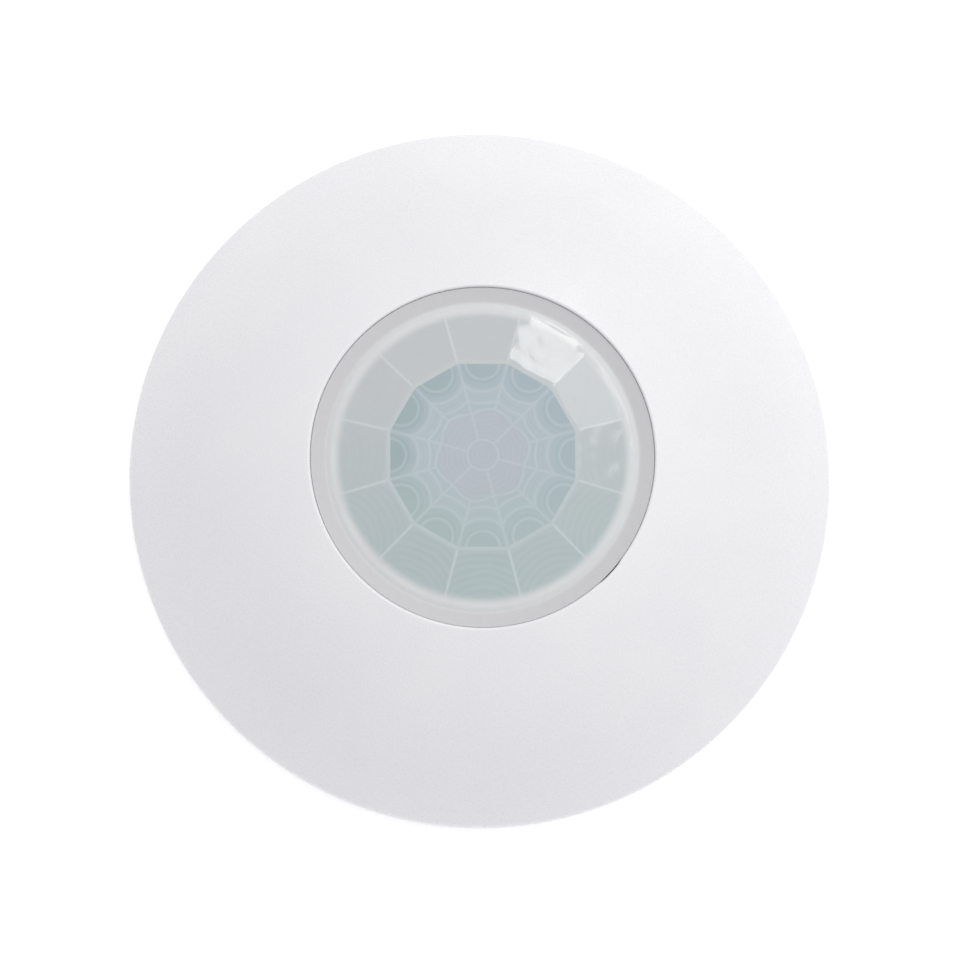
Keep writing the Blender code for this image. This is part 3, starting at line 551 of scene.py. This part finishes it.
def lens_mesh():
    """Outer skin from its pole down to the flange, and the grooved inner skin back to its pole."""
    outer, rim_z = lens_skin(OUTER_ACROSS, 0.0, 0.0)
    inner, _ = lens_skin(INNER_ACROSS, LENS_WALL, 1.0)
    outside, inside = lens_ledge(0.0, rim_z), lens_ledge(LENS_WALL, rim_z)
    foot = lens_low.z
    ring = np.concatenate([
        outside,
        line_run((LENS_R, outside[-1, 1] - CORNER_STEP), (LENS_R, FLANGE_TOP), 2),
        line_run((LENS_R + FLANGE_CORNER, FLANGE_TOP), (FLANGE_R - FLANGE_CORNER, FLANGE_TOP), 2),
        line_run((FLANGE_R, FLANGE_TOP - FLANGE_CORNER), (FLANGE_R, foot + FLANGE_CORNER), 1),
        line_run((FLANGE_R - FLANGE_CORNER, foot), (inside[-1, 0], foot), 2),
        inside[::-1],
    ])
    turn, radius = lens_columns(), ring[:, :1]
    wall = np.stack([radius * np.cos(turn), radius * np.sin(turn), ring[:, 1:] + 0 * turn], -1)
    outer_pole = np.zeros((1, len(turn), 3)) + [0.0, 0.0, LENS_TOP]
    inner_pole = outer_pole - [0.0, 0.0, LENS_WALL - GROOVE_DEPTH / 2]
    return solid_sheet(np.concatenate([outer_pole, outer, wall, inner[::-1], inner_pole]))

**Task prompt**
Reproduce the full listing exactly.

**Task result**
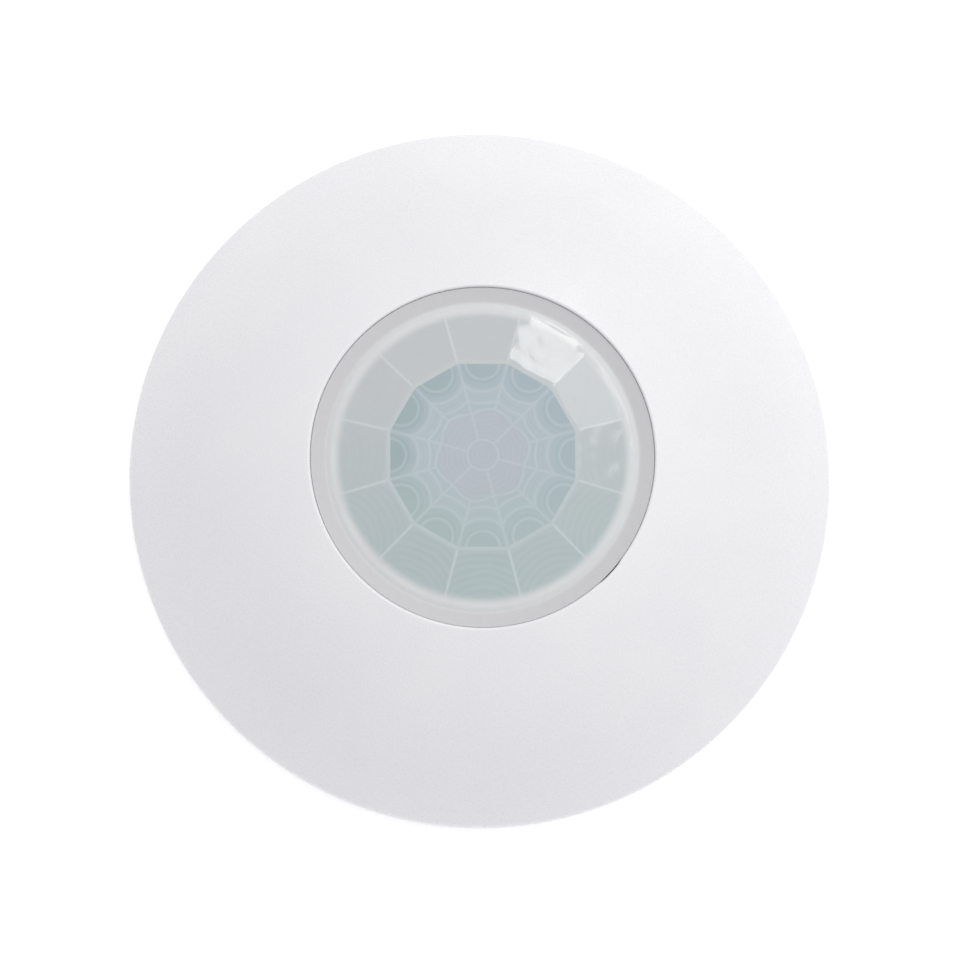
Keep writing the Blender code for this image. This is part 3, starting at line 551 of scene.py. This part finishes it.
def lens_mesh():
    """Outer skin from its pole down to the flange, and the grooved inner skin back to its pole."""
    outer, rim_z = lens_skin(OUTER_ACROSS, 0.0, 0.0)
    inner, _ = lens_skin(INNER_ACROSS, LENS_WALL, 1.0)
    outside, inside = lens_ledge(0.0, rim_z), lens_ledge(LENS_WALL, rim_z)
    foot = lens_low.z
    ring = np.concatenate([
        outside,
        line_run((LENS_R, outside[-1, 1] - CORNER_STEP), (LENS_R, FLANGE_TOP), 2),
        line_run((LENS_R + FLANGE_CORNER, FLANGE_TOP), (FLANGE_R - FLANGE_CORNER, FLANGE_TOP), 2),
        line_run((FLANGE_R, FLANGE_TOP - FLANGE_CORNER), (FLANGE_R, foot + FLANGE_CORNER), 1),
        line_run((FLANGE_R - FLANGE_CORNER, foot), (inside[-1, 0], foot), 2),
        inside[::-1],
    ])
    turn, radius = lens_columns(), ring[:, :1]
    wall = np.stack([radius * np.cos(turn), radius * np.sin(turn), ring[:, 1:] + 0 * turn], -1)
    outer_pole = np.zeros((1, len(turn), 3)) + [0.0, 0.0, LENS_TOP]
    inner_pole = outer_pole - [0.0, 0.0, LENS_WALL - GROOVE_DEPTH / 2]
    return solid_sheet(np.concatenate([outer_pole, outer, wall, inner[::-1], inner_pole]))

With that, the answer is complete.